Esse post é uma mínima contribuição ao enfrentamento do privilégio ouvinte e a construção de um mundo inclusivo cuja comunicação ultrapasse a barreira do som e atue na amplidão da comunicação sinalizada. Um viva às mulheres surdas!
Ps.1: Tive contato com a cultura surda em razão da militância partidária, na minha cidade existe um núcleo de acessibilidade, que enfrenta mas ainda vive as dificuldades de garantir um espaço plural e bilingue. Tivemos uma candidata surda, a Christiane. E foi muito bacana ter uma versão do jingle da minha campanha em libras, eu ainda sinalizo muito mal e no vídeo é possivel perceber, mas estou me esforçando.
Ps.2: A minha felicidade foi ter recentemente ido à João Pessoa, sou de Curitiba com um sotaque bem curitibano — que fala porrrta e leitE quentE — na orla conheci dois meninos surdos, conversamos em libras e pela minha sinalização me perguntaram se eu era do sul, fiquei faceira ao ser surpreendida com meu “sotaque” em libras e sinalizei que era de Curitiba.
Ps.3: Esse post é dedicado a minha querida amiga Rafaela, surda e feminista.

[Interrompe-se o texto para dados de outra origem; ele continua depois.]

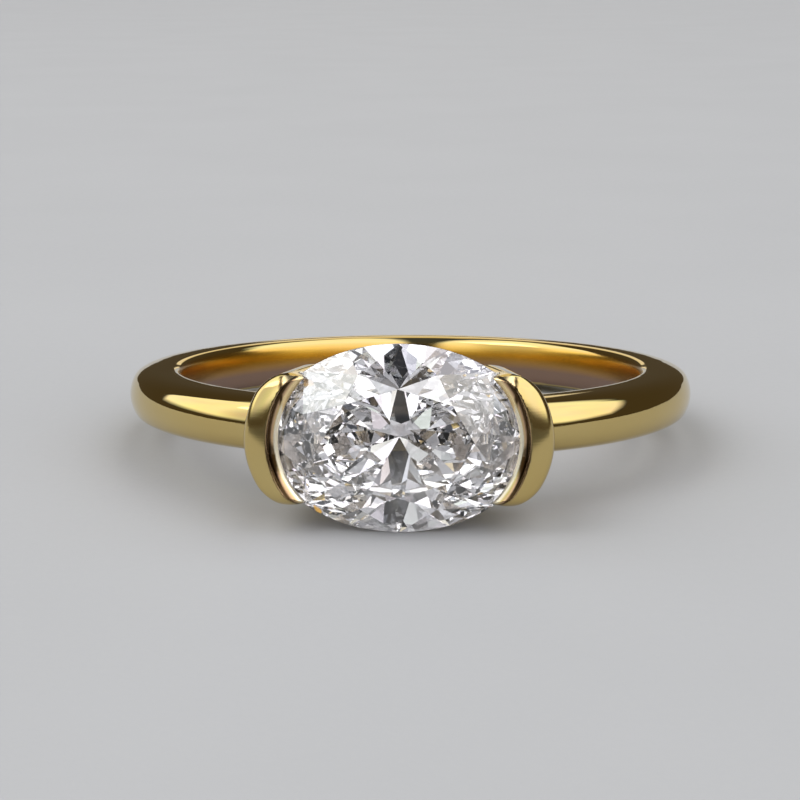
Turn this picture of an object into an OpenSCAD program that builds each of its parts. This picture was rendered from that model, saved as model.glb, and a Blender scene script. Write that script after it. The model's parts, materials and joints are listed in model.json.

Agradeço imensamente você estar na minha vida e ter a oportunidade de aprender tanto com você, seu amor, ternura e gratidão. Dedico a Sueli e ao Jonatas, ouvintes em quem eu me espelho muito, com a fé de ser possível construir um mundo bilingue de pluralidade e respeito com ausência de privilégios e opressões ouvintes.